On Monday’s news that pharmaceutical companies Pfizer and BioNTech have developed a coronavirus vaccine that is more than 90% effective, remote work stocks took a tumble.
Those companies have done well over the course of the COVID-19 pandemic since their products and services are helping workers do their job while at home.
If there’s an effective vaccine in distribution, the thinking is that offices will open back up and employees will return.
However, remote work will remain a part of our culture long after the vaccine is distributed nationally, former IBM CEO Ginni Rometty told CNBC.
Her comments came on the heels of an announcement from drug maker Pfizer that its coronavirus vaccine is more than 90% effective in preventing Covid-19 infections. Major stocks that benefit from people staying at home due to the pandemic — like Zoom and Netflix — fall sharply following the news.
She added that remote work is “here to stay” and will become part of a “hybrid” model of working that sees some people working in offices, while others stay at home.

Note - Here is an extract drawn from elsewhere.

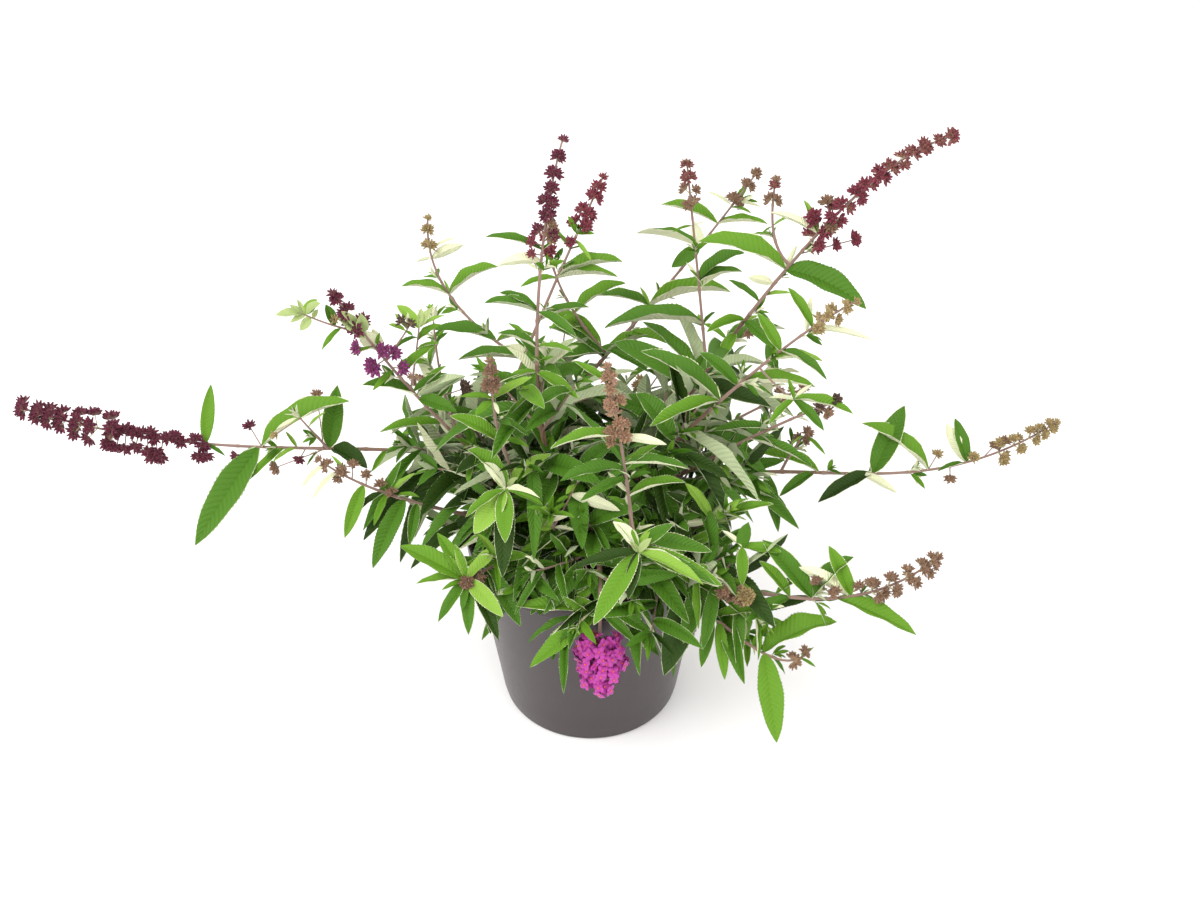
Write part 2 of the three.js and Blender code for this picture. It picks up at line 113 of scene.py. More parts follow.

A vaccine “allows us to return to perhaps a bit of a more new normal,” Rometty said. “But a number of these things in the hybrid way of working I believe will remain, and the digital acceleration will continue because people have now seen what is possible.”

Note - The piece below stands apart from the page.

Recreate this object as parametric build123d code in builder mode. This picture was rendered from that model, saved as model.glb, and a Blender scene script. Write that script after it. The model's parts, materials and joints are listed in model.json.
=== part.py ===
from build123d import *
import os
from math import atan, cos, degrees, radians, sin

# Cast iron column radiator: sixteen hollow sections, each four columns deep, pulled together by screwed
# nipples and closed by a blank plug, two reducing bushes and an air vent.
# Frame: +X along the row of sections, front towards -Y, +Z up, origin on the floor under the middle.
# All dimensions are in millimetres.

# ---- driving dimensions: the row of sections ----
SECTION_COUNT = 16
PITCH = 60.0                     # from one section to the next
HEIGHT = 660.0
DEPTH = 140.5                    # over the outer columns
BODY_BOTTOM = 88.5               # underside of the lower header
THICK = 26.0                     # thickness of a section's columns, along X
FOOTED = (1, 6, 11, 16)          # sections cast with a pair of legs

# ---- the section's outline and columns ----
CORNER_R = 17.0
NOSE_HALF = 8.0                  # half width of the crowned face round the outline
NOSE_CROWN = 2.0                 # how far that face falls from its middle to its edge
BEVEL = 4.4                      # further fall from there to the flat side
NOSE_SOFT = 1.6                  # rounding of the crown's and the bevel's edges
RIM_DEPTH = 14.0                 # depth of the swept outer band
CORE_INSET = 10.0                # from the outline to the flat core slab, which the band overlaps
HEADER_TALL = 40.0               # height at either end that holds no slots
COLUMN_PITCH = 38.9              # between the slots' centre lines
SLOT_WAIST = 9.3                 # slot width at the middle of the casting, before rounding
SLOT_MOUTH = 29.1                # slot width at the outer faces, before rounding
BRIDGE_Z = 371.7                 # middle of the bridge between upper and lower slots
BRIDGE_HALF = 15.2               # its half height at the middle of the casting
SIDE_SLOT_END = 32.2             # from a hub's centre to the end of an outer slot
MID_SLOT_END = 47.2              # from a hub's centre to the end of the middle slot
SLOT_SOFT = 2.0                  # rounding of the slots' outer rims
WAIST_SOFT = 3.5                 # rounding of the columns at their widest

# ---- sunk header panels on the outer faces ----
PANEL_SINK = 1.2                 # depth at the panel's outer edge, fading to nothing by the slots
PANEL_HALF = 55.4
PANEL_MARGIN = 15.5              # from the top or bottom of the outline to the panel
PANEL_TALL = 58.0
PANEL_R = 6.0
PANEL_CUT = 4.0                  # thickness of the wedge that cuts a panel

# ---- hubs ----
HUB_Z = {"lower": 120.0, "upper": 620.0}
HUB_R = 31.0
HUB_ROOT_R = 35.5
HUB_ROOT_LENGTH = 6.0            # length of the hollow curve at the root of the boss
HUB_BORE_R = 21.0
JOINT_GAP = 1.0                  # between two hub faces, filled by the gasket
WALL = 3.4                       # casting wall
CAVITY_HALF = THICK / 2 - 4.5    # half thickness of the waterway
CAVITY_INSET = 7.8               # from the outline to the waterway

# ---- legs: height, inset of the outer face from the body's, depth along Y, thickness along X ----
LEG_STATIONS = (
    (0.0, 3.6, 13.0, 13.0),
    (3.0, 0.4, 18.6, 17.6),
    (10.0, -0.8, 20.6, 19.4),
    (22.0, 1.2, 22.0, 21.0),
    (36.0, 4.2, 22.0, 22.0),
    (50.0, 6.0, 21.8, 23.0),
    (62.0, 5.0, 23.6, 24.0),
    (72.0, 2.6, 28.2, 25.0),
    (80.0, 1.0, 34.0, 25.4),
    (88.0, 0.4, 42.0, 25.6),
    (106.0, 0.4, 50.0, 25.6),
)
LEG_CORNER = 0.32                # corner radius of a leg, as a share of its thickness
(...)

The pandemic forced millions of workers to work remotely, exponentially accelerating their organizations’ migration to the cloud.
According to Rometty, this should lead to a permanent adoption of the hybrid cloud and the flexibility of a partly remote workforce.
IBM, among others, has conducted surveys and studies of remote work and found that a majority of employers and employees want to retain some aspects of remote work, although other findings suggest that some workers are struggling with mental health issues in isolation and want to return to the office.